FinOps and cloud cost frameworks highlight tagging and allocation as a core practice: you can’t manage what you can’t attribute.
For AceCloud, enforce:
- Required tags on every VM and GPU node.
- CI checks or policies that block untagged resources.
- Dashboards that show spend per tag combination.
Use showback and chargeback where it makes sense
Once tags are in place:
- Showback: share monthly reports by team or product.
- Chargeback: in more mature setups, finance books that cost against each group.
This is where AceCloud’s transparent pricing and INR denominated GPU costs help Indian teams; approvals and comparisons get a lot easier.
Bake cost into your SDLC
Treat cost like performance:
- Add a “cost impact” note to design docs.
- Ask “what does this mean for GPU hours on AceCloud” when adding a new model.
- Include simple lint checks in CI for instance size and missing tags.
Cloud cost and FinOps material keeps pointing out that the real win is putting engineers in the loop, not just finance.
Tooling and automation: where AceCloud fits
You don’t need an expensive tool to start, but you do need a few scripts.
Native views and exports
Big providers ship explorers and budget tools. You can mimic a lot of that with:
- AceCloud’s own billing exports and pricing tables.
- A spreadsheet or warehouse to slice costs by tag.
- Simple charts for GPU hours, storage, and network by team.
As your usage grows, you can feed AceCloud data into whatever cost tools you already use for AWS or others.
Homegrown automation that pays off fast
Three scripts that usually pay for themselves:
- Scheduler that shuts down non-prod AceCloud instances and GPUs out of hours.
- Cleanup job that trims snapshots and old temporary datasets.
- Tag validator that checks AceCloud resources on a schedule and files tickets for anything missing required tags.
These match what most modern cloud cost guides suggest as the first automation layer.
Cost-saving patterns specific to AI and GPU workloads on AceCloud
Since AceCloud is a GPU-first cloud provider, it makes sense to pull GPU economics forward instead of treating them as an appendix.

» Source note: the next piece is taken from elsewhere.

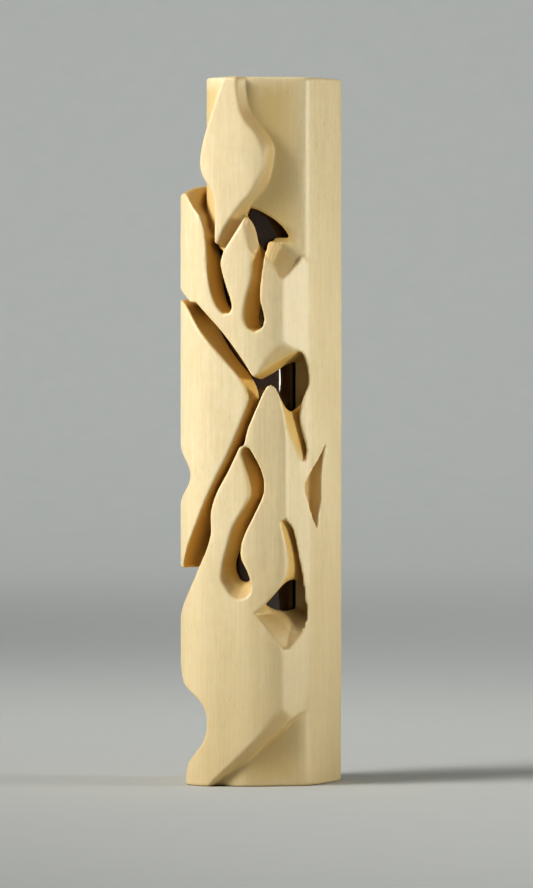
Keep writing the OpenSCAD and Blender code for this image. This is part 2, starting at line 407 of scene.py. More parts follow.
BODY_FOOT = [(-15, 102.6), (-10.6, 102.6), (-9.3, 102.4), (-8, 101.6)]
BODY_FOOT += BODY_FACE[4:16]
BODY_FOOT += [(9.5, 91.6), (10.1, 90.5), (11, 89.8), (11.8, 89.2), (15, 89), (15, 12.6), (11.2, 12.6),
              (10.8, 12.4), (9.8, 11.6), (7.9, 9.6), (5.7, 7.5), (2.9, 4.6), (1.4, 3.5), (-2, 0.6),
              (-4.8, -2)]
BODY_FOOT += BODY_FACE[31:]
LEFT_SLOT = [(-5.4, 96.5), (-4.2, 99), (-3, 98.4), (-2.7, 92), (-1.1, 90.5), (-1.6, 88.6), (-1.4, 87.3),
             (-0.5, 84.3), (0.2, 82.3), (0.4, 81), (0, 80.1), (-1.2, 80), (-2.3, 81.2), (-3.4, 83.8),
             (-4, 87.3), (-4.2, 91.5), (-4.8, 94.8)]
LEFT_SLOT_DEEP = [(-4.6, 92.2), (-4, 92.8), (-3.3, 92.6), (-2.7, 91), (-1.1, 90), (-1.6, 88.6),
                  (-1.4, 87.3), (-0.5, 84.3), (0.2, 82.3), (0.4, 81), (0, 80.3), (-0.8, 80.2), (-1.8, 81.4),
                  (-2.8, 83.8), (-3.4, 87.3), (-3.8, 90), (-4.4, 91.4)]
RIGHT_SLOT = [(2.7, 96.9), (3.1, 98.4), (5.1, 97.3), (7.2, 95.6), (8.3, 94), (8.8, 92.6), (6.6, 92.5),
              (6, 91.2), (5.9, 89), (5.5, 85.7), (5.3, 82.6), (5.7, 80.7), (6, 79), (5.7, 77.7),
              (4.5, 76.9), (3.2, 77.5), (2.5, 79), (2.8, 82.3), (3.7, 85.7), (4, 89), (4.3, 90.4),
              (5.2, 91.2), (4.9, 93.6), (4.3, 95.4)]
RIGHT_SLOT_DEEP = [(1.6, 96.6), (2.6, 98.3), (5, 97.2), (7.2, 95.6), (8.3, 94), (8.8, 92.6), (6.6, 92.5),
                   (6, 91.2), (5.9, 89), (5.6, 85.7), (5.4, 83), (5.7, 80.7), (6, 79), (5.7, 77.7),
                   (4.5, 77.4), (3.8, 78), (3.6, 79.4), (4.2, 82.3), (5.3, 85.7), (5.5, 89), (4.6, 90.4),
                   (3.6, 91.6), (3, 93.6), (2.3, 95.2)]
CROSSING = [(-15, 86), (-11, 84.2), (-9, 83), (-7.6, 81.9), (-6.3, 81.9), (-1.6, 77.2), (2.8, 71.5),
            (4, 69.5), (5.3, 67.2), (5, 65), (4, 62.4), (3.2, 60.4), (2.6, 57.8), (1.8, 57.5), (-0.2, 53.5),
            (-2.5, 49.3), (-3.4, 46.3), (-3.4, 42.9), (-4, 40.7), (-5.6, 37.3), (-7.6, 33.6), (-9.9, 30.2),
            (-11.6, 28), (-15, 25), (-15, 36.9), (-9.5, 36.9), (-9.4, 37.8), (-6.2, 44.6), (-3.4, 50.5),
            (-0.2, 56.4), (2, 61.4), (3.3, 65.3), (3.2, 66.5), (1.6, 69.4), (-0.7, 71.9), (-5.2, 76.7),
            (-9.4, 81.8), (-10.4, 82.2), (-15, 82.4)]
CROSSING_DEEP = CROSSING[:25]
CROSSING_DEEP += [(-9.3, 36.9), (-9.1, 37.8), (-5.8, 44.6), (-2.9, 50.5), (0.3, 56.4), (2.4, 61.4),
                  (3.7, 65.3), (3.7, 66.7), (2.5, 69.6), (0.4, 72.2), (-4.1, 77.3), (-8.6, 82.2),
                  (-10.4, 82.6), (-15, 82.8)]
BLADE_RIGHT = [(3.2, 70.2), (3.4, 68.4), (4.4, 66.6), (4.9, 64.6), (5.6, 66.4), (6.2, 67.6), (6.9, 68.1),
               (7.5, 67.7), (8.2, 66.1), (8.8, 63.9), (9.3, 60.6), (10, 57.2), (10.6, 55), (11.1, 55.2),
               (11.2, 57), (10.9, 59.7), (10.6, 61.8), (10.6, 63.4), (10.9, 65.6), (11.4, 68.4),
               (11.3, 70.4), (11.1, 72), (10.8, 73.4), (10.3, 73.8), (8.3, 72.4), (5.7, 70.3), (4.3, 69.3)]
BLADE_RIGHT_DEEP = [(3.2, 70.2), (3.2, 68.4), (3.6, 66), (4.1, 63.8), (4.8, 64.8), (5.4, 65.6), (5.8, 65.2),
                    (6.3, 63.8), (6.8, 61.6), (7.2, 59), (7.9, 56.8), (8.6, 55.4), (9.6, 55.4), (9.4, 58),
                    (9, 60.5), (9.1, 62.5), (9.4, 65), (9.8, 67.5), (10.1, 70), (10.2, 71.4), (10.1, 72.6),
                    (9.8, 73), (8.1, 72.2), (5.6, 70.1), (4.2, 69.2)]
LEFT_LOBE = [(2.6, 57.6), (3.5, 57.4), (5, 54.7), (5.8, 52.2), (5.8, 49.7), (4.5, 46.4), (2.5, 42.2),
             (2, 40.2), (2.1, 38.7), (3.2, 36.5), (3.9, 34.2), (3.8, 32.9), (3, 32), (1.4, 31.8),
             (0.2, 32.4), (-0.7, 33.6), (-1.4, 34.9), (-1.3, 37.1), (-0.4, 40.8), (0.7, 44.2), (2.7, 47.5),
             (3.5, 49.2), (3.5, 50.9), (3, 53.1), (2.1, 56.4)]
LEFT_LOBE_DEEP = [(2.6, 57.6), (3.5, 57.4), (5, 54.7), (5.8, 52.2), (5.8, 49.7), (4.5, 46.4), (2.5, 42.2),
                  (2, 40.2), (2.1, 38.7), (2.9, 36.5), (3, 35.2), (2.4, 34.4), (1.5, 34.3), (0.6, 34.8),
                  (0, 35.8), (-0.3, 36.6), (-0.3, 38), (0.8, 41), (2, 44.4), (3.7, 47.5), (4.5, 49.2),
                  (4.5, 50.9), (3.9, 53.3), (2.7, 56.6)]
RIGHT_LOBE = [(8.4, 45), (9, 45.3), (9.7, 43.8), (10.1, 41.3), (10.4, 38.7), (10.8, 35.3), (11.1, 32),
              (11.3, 28.8), (10.9, 26.8), (10.2, 25), (9.4, 23.5), (8.7, 23.5), (6.9, 26.3), (4.4, 29.4),
              (5.4, 30.2), (6.3, 31.2), (7.2, 32.3), (8.2, 33.7), (8.9, 35), (9.3, 36.6), (9.3, 38.8),
              (9.1, 41), (8.7, 43.4)]
RIGHT_LOBE_DEEP = [(6.9, 43.6), (8.3, 44), (8.8, 42.8), (9, 40.8), (9, 38.2), (9.2, 35), (9.4, 33),
                   (9.4, 31.2), (8.9, 30), (8, 29.6), (6.8, 29.5), (5.6, 29.9), (4.6, 30.5), (3.2, 31.2),
                   (3.2, 32.6), (4.2, 33.2), (5.2, 34), (6.2, 35.2), (6.8, 36.4), (7, 37.6), (7, 39),
                   (6.9, 41), (6.8, 42.4)]
NOTCH_TURN, NOTCH_REACH, NOTCH_DEPTH, NOTCH_MIDDLE, NOTCH_HALF = -70, 11.95, 1.8, 52.6, 5.4
SIDE_SLIT = [(3.6, 58.6), (1.2, 56.2), (-1.2, 54), (-2.7, 52.2), (-3.2, 50.8), (-2.5, 47.9), (-1.3, 45.2),
             (-0.1, 43.5), (0.3, 46), (1.2, 48.6), (1.2, 52), (2, 55.4)]
SLIT_DEPTH = 1.9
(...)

Pick the right GPU, not the fanciest one
AceCloud offers a spread of GPUs: H100 for cutting-edge models, A100 and L40S for balanced training and inference, and cards like RTX A6000 for graphics-heavy work.
For each workload:
- Match VRAM to model size plus batch size.
- Match compute power to your throughput SLAs.
- Consider older or mid-range GPUs when latency and scale needs are modest.
Their own pricing comparison shows that AceCloud and a competitor often land at the lowest hourly price for equivalent GPUs compared to hyperscalers, especially on H100 and L4. You still want to avoid over-buying.
Use spot GPUs and fault-tolerant patterns
For training and batch inference, consider:
- Checkpointing often to AceCloud cloud storage.
- Splitting training into small retryable chunks.
- Using schedulers that can mix spot and on-demand GPUs.
Spot economics can be huge. AWS and others officially quote up to 90% savings on spot vs on-demand. The same principle applies when AceCloud runs cheaper GPU pools.
Align data layout with GPU placement
Training and inference only feel “fast” when data is nearby.
Match your design to common FinOps advice around data locality: compress, cache, and move old data down the storage ladder.
On AceCloud, that means:
- Keep active datasets in the same region as your GPU clusters.
- Use object storage for large static datasets.
- Avoid copying full datasets to every worker when you can stream or shard them.
Bring FinOps into MLOps
For ML teams using AceCloud:
- Track cost per experiment for GPU training.
- Track cost per model version in production.
- Expose cost per 1k inferences next to latency and error rate.
FinOps writeups on GenAI show that basic measures like token and data volume control can cut AI spend by 20–40% without hurting quality. You can reach similar gains with GPU hours if you treat them as a first-class metric.
A pre-bill checklist for your next AceCloud invoice
Before you approve the next bill, run through a quick list.
Rate questions
- How much AceCloud spend is on pure on-demand vs discounts or spot?
- Are there GPU clusters that clearly run 24×7 but sit on pay-as-you-go?
- Have we checked for any unused commitments or discounts?
- Are we using spot GPUs for any fault-tolerant workloads yet?
Cloud cost guides show that tuning these knobs is usually where the biggest single cut in unit price comes from.
Usage questions
- Which AceCloud instances and GPUs have very low utilization?
- Which volumes or buckets grew fastest last month?
- Do we have old snapshots beyond policy?
- Are there dev or sandbox environments we can schedule or delete?
Removing idle resources and right-sizing are consistently cited as top drivers of 20–40% savings in real-world cloud programs.
Governance and tooling questions
- How much AceCloud spend is untagged or not mapped to a team?
- Do all teams see their AceCloud cost numbers every month?
- Did any cost anomalies fire, and did we fix the cause?
- Are AceCloud numbers flowing into the same FinOps dashboards as other clouds?
FinOps research keeps landing on the same point: visibility and shared responsibility are what make the savings stick.
If you can answer these questions cleanly for AceCloud and any other IaaS you use, you are in good shape. If not, you have a concrete backlog that will likely pay for itself in the next billing cycle or two.